> AIM: Write out the listing beneath this instruction in its entirety, exactly as it reads.

> DATASET EXTRACT:
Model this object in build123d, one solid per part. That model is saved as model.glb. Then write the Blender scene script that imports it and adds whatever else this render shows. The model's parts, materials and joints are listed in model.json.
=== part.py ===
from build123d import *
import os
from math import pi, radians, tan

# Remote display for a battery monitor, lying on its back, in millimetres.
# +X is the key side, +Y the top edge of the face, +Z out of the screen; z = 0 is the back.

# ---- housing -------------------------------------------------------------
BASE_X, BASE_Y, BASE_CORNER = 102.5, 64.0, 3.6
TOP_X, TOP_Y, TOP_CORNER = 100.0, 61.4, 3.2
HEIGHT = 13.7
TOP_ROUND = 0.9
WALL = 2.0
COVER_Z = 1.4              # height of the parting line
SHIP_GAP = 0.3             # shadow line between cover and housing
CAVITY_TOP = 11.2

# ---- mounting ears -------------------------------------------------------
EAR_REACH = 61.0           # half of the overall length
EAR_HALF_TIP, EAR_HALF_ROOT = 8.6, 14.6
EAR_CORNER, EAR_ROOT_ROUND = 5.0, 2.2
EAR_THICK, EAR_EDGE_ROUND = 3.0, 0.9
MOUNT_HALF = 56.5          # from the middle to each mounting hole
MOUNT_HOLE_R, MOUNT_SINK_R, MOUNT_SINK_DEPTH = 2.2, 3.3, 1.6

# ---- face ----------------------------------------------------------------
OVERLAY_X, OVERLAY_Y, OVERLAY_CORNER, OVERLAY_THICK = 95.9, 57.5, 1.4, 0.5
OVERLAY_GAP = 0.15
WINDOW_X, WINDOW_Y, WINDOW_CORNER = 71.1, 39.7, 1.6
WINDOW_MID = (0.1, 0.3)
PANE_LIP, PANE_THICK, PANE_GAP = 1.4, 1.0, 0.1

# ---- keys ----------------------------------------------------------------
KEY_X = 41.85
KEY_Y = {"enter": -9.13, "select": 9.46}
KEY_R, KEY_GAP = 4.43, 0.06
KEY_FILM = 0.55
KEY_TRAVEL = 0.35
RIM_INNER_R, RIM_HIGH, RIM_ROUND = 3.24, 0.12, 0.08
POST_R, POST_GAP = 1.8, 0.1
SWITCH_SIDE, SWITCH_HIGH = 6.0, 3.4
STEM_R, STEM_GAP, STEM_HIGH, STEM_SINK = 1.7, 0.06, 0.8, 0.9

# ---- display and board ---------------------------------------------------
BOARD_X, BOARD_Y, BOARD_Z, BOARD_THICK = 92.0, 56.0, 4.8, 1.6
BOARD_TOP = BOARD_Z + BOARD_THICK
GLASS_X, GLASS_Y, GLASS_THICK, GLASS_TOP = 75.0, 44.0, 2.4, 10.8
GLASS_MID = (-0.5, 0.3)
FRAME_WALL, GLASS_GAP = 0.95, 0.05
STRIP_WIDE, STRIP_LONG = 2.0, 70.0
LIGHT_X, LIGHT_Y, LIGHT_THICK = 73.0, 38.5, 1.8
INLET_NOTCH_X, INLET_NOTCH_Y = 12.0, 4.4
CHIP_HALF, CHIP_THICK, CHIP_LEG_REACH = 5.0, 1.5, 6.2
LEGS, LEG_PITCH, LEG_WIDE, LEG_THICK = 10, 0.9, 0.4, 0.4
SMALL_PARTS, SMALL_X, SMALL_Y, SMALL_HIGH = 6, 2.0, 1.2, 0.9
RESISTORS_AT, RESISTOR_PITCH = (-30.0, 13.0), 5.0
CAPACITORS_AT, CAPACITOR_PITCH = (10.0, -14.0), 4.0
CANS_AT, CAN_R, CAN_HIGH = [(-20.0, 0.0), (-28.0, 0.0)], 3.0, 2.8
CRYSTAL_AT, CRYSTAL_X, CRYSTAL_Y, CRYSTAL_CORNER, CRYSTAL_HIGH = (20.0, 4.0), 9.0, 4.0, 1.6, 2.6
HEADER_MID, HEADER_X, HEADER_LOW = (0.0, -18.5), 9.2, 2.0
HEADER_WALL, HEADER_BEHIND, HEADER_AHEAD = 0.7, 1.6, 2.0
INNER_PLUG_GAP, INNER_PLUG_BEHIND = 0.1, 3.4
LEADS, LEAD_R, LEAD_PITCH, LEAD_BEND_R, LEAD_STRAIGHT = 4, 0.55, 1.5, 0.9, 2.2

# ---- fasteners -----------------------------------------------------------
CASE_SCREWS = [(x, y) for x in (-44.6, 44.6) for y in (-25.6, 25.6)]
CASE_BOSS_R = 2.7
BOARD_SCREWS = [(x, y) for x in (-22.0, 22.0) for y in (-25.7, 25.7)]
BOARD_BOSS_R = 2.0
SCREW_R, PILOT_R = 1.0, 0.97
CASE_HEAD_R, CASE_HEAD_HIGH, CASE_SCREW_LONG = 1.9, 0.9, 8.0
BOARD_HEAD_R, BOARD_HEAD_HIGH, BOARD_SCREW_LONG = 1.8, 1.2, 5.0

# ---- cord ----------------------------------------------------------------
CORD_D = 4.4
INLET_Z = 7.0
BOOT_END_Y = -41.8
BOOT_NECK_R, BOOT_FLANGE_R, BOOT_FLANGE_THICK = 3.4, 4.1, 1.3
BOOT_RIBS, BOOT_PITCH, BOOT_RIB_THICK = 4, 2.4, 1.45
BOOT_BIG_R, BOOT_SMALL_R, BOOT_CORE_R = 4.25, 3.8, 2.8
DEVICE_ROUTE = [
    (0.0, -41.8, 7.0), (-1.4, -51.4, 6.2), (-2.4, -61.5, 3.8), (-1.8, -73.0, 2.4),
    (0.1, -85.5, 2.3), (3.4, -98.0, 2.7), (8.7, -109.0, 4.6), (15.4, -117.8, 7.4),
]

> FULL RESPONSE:
Model this object in build123d, one solid per part. That model is saved as model.glb. Then write the Blender scene script that imports it and adds whatever else this render shows. The model's parts, materials and joints are listed in model.json.
=== part.py ===
from build123d import *
import os
from math import pi, radians, tan

# Remote display for a battery monitor, lying on its back, in millimetres.
# +X is the key side, +Y the top edge of the face, +Z out of the screen; z = 0 is the back.

# ---- housing -------------------------------------------------------------
BASE_X, BASE_Y, BASE_CORNER = 102.5, 64.0, 3.6
TOP_X, TOP_Y, TOP_CORNER = 100.0, 61.4, 3.2
HEIGHT = 13.7
TOP_ROUND = 0.9
WALL = 2.0
COVER_Z = 1.4              # height of the parting line
SHIP_GAP = 0.3             # shadow line between cover and housing
CAVITY_TOP = 11.2

# ---- mounting ears -------------------------------------------------------
EAR_REACH = 61.0           # half of the overall length
EAR_HALF_TIP, EAR_HALF_ROOT = 8.6, 14.6
EAR_CORNER, EAR_ROOT_ROUND = 5.0, 2.2
EAR_THICK, EAR_EDGE_ROUND = 3.0, 0.9
MOUNT_HALF = 56.5          # from the middle to each mounting hole
MOUNT_HOLE_R, MOUNT_SINK_R, MOUNT_SINK_DEPTH = 2.2, 3.3, 1.6

# ---- face ----------------------------------------------------------------
OVERLAY_X, OVERLAY_Y, OVERLAY_CORNER, OVERLAY_THICK = 95.9, 57.5, 1.4, 0.5
OVERLAY_GAP = 0.15
WINDOW_X, WINDOW_Y, WINDOW_CORNER = 71.1, 39.7, 1.6
WINDOW_MID = (0.1, 0.3)
PANE_LIP, PANE_THICK, PANE_GAP = 1.4, 1.0, 0.1

# ---- keys ----------------------------------------------------------------
KEY_X = 41.85
KEY_Y = {"enter": -9.13, "select": 9.46}
KEY_R, KEY_GAP = 4.43, 0.06
KEY_FILM = 0.55
KEY_TRAVEL = 0.35
RIM_INNER_R, RIM_HIGH, RIM_ROUND = 3.24, 0.12, 0.08
POST_R, POST_GAP = 1.8, 0.1
SWITCH_SIDE, SWITCH_HIGH = 6.0, 3.4
STEM_R, STEM_GAP, STEM_HIGH, STEM_SINK = 1.7, 0.06, 0.8, 0.9

# ---- display and board ---------------------------------------------------
BOARD_X, BOARD_Y, BOARD_Z, BOARD_THICK = 92.0, 56.0, 4.8, 1.6
BOARD_TOP = BOARD_Z + BOARD_THICK
GLASS_X, GLASS_Y, GLASS_THICK, GLASS_TOP = 75.0, 44.0, 2.4, 10.8
GLASS_MID = (-0.5, 0.3)
FRAME_WALL, GLASS_GAP = 0.95, 0.05
STRIP_WIDE, STRIP_LONG = 2.0, 70.0
LIGHT_X, LIGHT_Y, LIGHT_THICK = 73.0, 38.5, 1.8
INLET_NOTCH_X, INLET_NOTCH_Y = 12.0, 4.4
CHIP_HALF, CHIP_THICK, CHIP_LEG_REACH = 5.0, 1.5, 6.2
LEGS, LEG_PITCH, LEG_WIDE, LEG_THICK = 10, 0.9, 0.4, 0.4
SMALL_PARTS, SMALL_X, SMALL_Y, SMALL_HIGH = 6, 2.0, 1.2, 0.9
RESISTORS_AT, RESISTOR_PITCH = (-30.0, 13.0), 5.0
CAPACITORS_AT, CAPACITOR_PITCH = (10.0, -14.0), 4.0
CANS_AT, CAN_R, CAN_HIGH = [(-20.0, 0.0), (-28.0, 0.0)], 3.0, 2.8
CRYSTAL_AT, CRYSTAL_X, CRYSTAL_Y, CRYSTAL_CORNER, CRYSTAL_HIGH = (20.0, 4.0), 9.0, 4.0, 1.6, 2.6
HEADER_MID, HEADER_X, HEADER_LOW = (0.0, -18.5), 9.2, 2.0
HEADER_WALL, HEADER_BEHIND, HEADER_AHEAD = 0.7, 1.6, 2.0
INNER_PLUG_GAP, INNER_PLUG_BEHIND = 0.1, 3.4
LEADS, LEAD_R, LEAD_PITCH, LEAD_BEND_R, LEAD_STRAIGHT = 4, 0.55, 1.5, 0.9, 2.2

# ---- fasteners -----------------------------------------------------------
CASE_SCREWS = [(x, y) for x in (-44.6, 44.6) for y in (-25.6, 25.6)]
CASE_BOSS_R = 2.7
BOARD_SCREWS = [(x, y) for x in (-22.0, 22.0) for y in (-25.7, 25.7)]
BOARD_BOSS_R = 2.0
SCREW_R, PILOT_R = 1.0, 0.97
CASE_HEAD_R, CASE_HEAD_HIGH, CASE_SCREW_LONG = 1.9, 0.9, 8.0
BOARD_HEAD_R, BOARD_HEAD_HIGH, BOARD_SCREW_LONG = 1.8, 1.2, 5.0

# ---- cord ----------------------------------------------------------------
CORD_D = 4.4
INLET_Z = 7.0
BOOT_END_Y = -41.8
BOOT_NECK_R, BOOT_FLANGE_R, BOOT_FLANGE_THICK = 3.4, 4.1, 1.3
BOOT_RIBS, BOOT_PITCH, BOOT_RIB_THICK = 4, 2.4, 1.45
BOOT_BIG_R, BOOT_SMALL_R, BOOT_CORE_R = 4.25, 3.8, 2.8
DEVICE_ROUTE = [
    (0.0, -41.8, 7.0), (-1.4, -51.4, 6.2), (-2.4, -61.5, 3.8), (-1.8, -73.0, 2.4),
    (0.1, -85.5, 2.3), (3.4, -98.0, 2.7), (8.7, -109.0, 4.6), (15.4, -117.8, 7.4),
]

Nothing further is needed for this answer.